▶ **Written problem**: Will you give the material below again, every line exactly as it is?

++++++++++

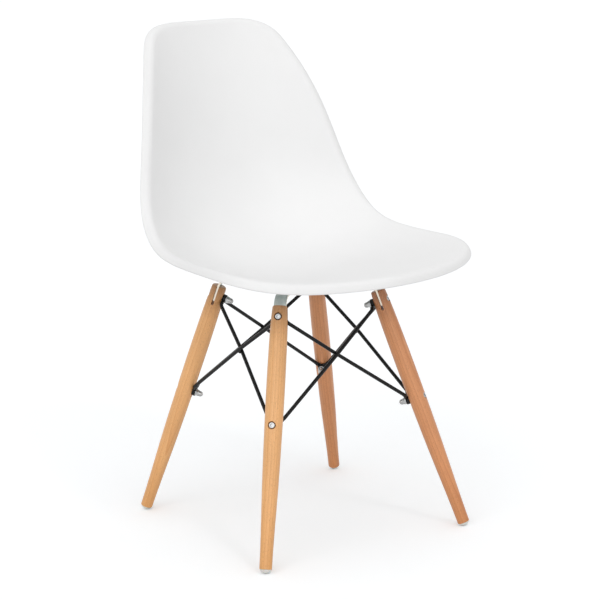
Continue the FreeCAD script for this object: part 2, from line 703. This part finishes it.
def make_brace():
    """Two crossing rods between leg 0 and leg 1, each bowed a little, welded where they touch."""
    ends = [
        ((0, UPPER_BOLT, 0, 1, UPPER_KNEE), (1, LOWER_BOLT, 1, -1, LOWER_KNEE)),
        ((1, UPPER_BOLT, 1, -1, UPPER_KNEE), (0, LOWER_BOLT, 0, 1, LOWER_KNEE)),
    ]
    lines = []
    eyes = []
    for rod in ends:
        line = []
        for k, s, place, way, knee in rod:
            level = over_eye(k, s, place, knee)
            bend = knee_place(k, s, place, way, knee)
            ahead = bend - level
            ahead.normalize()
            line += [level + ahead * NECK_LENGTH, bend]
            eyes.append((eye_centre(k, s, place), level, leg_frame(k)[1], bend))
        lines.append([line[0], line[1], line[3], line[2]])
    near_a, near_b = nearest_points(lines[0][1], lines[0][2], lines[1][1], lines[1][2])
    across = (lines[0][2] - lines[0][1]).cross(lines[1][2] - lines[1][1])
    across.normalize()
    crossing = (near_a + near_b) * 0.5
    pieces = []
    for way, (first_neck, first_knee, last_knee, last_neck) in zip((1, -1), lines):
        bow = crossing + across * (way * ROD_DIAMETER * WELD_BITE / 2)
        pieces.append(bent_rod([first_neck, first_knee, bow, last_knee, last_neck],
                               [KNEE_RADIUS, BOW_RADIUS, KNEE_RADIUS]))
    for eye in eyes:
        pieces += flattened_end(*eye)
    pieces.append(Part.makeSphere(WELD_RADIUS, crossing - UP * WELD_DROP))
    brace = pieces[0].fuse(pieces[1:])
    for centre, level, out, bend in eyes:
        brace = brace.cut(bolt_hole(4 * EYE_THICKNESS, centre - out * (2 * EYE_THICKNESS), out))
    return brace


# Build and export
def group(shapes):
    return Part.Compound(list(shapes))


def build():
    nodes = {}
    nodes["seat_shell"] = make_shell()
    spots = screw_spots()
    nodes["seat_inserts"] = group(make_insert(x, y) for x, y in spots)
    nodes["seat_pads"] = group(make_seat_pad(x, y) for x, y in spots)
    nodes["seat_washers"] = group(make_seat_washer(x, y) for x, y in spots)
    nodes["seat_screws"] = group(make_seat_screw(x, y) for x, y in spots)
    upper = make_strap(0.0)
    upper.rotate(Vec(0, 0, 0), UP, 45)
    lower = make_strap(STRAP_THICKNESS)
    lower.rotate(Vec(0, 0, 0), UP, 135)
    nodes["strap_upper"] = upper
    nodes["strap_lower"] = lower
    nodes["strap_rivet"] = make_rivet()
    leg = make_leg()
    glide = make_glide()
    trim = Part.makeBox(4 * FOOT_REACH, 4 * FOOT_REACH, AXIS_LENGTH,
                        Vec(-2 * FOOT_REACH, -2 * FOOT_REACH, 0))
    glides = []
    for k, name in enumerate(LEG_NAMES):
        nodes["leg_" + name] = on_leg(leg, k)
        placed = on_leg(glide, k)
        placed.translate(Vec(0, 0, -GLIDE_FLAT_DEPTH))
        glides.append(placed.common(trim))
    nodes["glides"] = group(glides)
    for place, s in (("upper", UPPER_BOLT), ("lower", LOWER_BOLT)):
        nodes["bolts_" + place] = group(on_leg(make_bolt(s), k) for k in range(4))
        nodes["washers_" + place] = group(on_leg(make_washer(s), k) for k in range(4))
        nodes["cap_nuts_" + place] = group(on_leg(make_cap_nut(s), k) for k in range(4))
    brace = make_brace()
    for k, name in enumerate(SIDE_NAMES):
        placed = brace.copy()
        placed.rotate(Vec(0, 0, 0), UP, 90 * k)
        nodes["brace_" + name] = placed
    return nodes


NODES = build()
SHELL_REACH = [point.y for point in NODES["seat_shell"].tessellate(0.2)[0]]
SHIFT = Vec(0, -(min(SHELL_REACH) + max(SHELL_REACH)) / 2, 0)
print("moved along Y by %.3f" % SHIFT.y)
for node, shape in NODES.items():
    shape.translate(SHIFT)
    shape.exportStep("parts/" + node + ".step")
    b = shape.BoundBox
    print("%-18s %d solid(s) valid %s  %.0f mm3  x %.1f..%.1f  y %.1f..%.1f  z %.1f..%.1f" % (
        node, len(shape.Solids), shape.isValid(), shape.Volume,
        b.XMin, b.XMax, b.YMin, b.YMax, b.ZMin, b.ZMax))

++++++++++

▶ **Output for this exercise**:
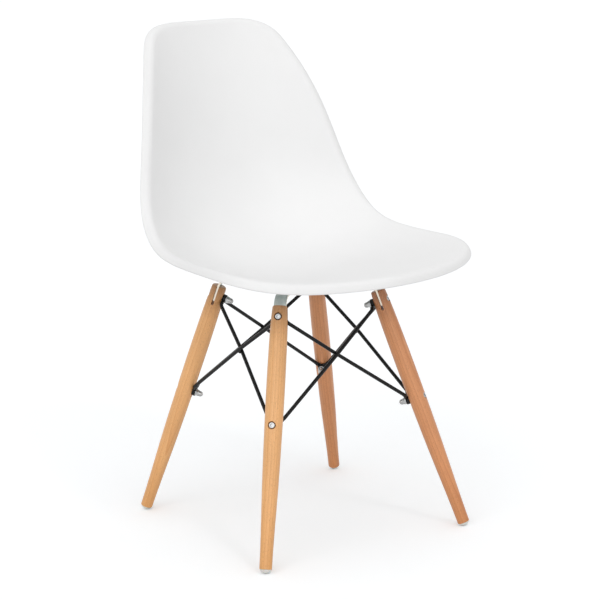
Continue the FreeCAD script for this object: part 2, from line 703. This part finishes it.
def make_brace():
    """Two crossing rods between leg 0 and leg 1, each bowed a little, welded where they touch."""
    ends = [
        ((0, UPPER_BOLT, 0, 1, UPPER_KNEE), (1, LOWER_BOLT, 1, -1, LOWER_KNEE)),
        ((1, UPPER_BOLT, 1, -1, UPPER_KNEE), (0, LOWER_BOLT, 0, 1, LOWER_KNEE)),
    ]
    lines = []
    eyes = []
    for rod in ends:
        line = []
        for k, s, place, way, knee in rod:
            level = over_eye(k, s, place, knee)
            bend = knee_place(k, s, place, way, knee)
            ahead = bend - level
            ahead.normalize()
            line += [level + ahead * NECK_LENGTH, bend]
            eyes.append((eye_centre(k, s, place), level, leg_frame(k)[1], bend))
        lines.append([line[0], line[1], line[3], line[2]])
    near_a, near_b = nearest_points(lines[0][1], lines[0][2], lines[1][1], lines[1][2])
    across = (lines[0][2] - lines[0][1]).cross(lines[1][2] - lines[1][1])
    across.normalize()
    crossing = (near_a + near_b) * 0.5
    pieces = []
    for way, (first_neck, first_knee, last_knee, last_neck) in zip((1, -1), lines):
        bow = crossing + across * (way * ROD_DIAMETER * WELD_BITE / 2)
        pieces.append(bent_rod([first_neck, first_knee, bow, last_knee, last_neck],
                               [KNEE_RADIUS, BOW_RADIUS, KNEE_RADIUS]))
    for eye in eyes:
        pieces += flattened_end(*eye)
    pieces.append(Part.makeSphere(WELD_RADIUS, crossing - UP * WELD_DROP))
    brace = pieces[0].fuse(pieces[1:])
    for centre, level, out, bend in eyes:
        brace = brace.cut(bolt_hole(4 * EYE_THICKNESS, centre - out * (2 * EYE_THICKNESS), out))
    return brace


# Build and export
def group(shapes):
    return Part.Compound(list(shapes))


def build():
    nodes = {}
    nodes["seat_shell"] = make_shell()
    spots = screw_spots()
    nodes["seat_inserts"] = group(make_insert(x, y) for x, y in spots)
    nodes["seat_pads"] = group(make_seat_pad(x, y) for x, y in spots)
    nodes["seat_washers"] = group(make_seat_washer(x, y) for x, y in spots)
    nodes["seat_screws"] = group(make_seat_screw(x, y) for x, y in spots)
    upper = make_strap(0.0)
    upper.rotate(Vec(0, 0, 0), UP, 45)
    lower = make_strap(STRAP_THICKNESS)
    lower.rotate(Vec(0, 0, 0), UP, 135)
    nodes["strap_upper"] = upper
    nodes["strap_lower"] = lower
    nodes["strap_rivet"] = make_rivet()
    leg = make_leg()
    glide = make_glide()
    trim = Part.makeBox(4 * FOOT_REACH, 4 * FOOT_REACH, AXIS_LENGTH,
                        Vec(-2 * FOOT_REACH, -2 * FOOT_REACH, 0))
    glides = []
    for k, name in enumerate(LEG_NAMES):
        nodes["leg_" + name] = on_leg(leg, k)
        placed = on_leg(glide, k)
        placed.translate(Vec(0, 0, -GLIDE_FLAT_DEPTH))
        glides.append(placed.common(trim))
    nodes["glides"] = group(glides)
    for place, s in (("upper", UPPER_BOLT), ("lower", LOWER_BOLT)):
        nodes["bolts_" + place] = group(on_leg(make_bolt(s), k) for k in range(4))
        nodes["washers_" + place] = group(on_leg(make_washer(s), k) for k in range(4))
        nodes["cap_nuts_" + place] = group(on_leg(make_cap_nut(s), k) for k in range(4))
    brace = make_brace()
    for k, name in enumerate(SIDE_NAMES):
        placed = brace.copy()
        placed.rotate(Vec(0, 0, 0), UP, 90 * k)
        nodes["brace_" + name] = placed
    return nodes


NODES = build()
SHELL_REACH = [point.y for point in NODES["seat_shell"].tessellate(0.2)[0]]
SHIFT = Vec(0, -(min(SHELL_REACH) + max(SHELL_REACH)) / 2, 0)
print("moved along Y by %.3f" % SHIFT.y)
for node, shape in NODES.items():
    shape.translate(SHIFT)
    shape.exportStep("parts/" + node + ".step")
    b = shape.BoundBox
    print("%-18s %d solid(s) valid %s  %.0f mm3  x %.1f..%.1f  y %.1f..%.1f  z %.1f..%.1f" % (
        node, len(shape.Solids), shape.isValid(), shape.Volume,
        b.XMin, b.XMax, b.YMin, b.YMax, b.ZMin, b.ZMax))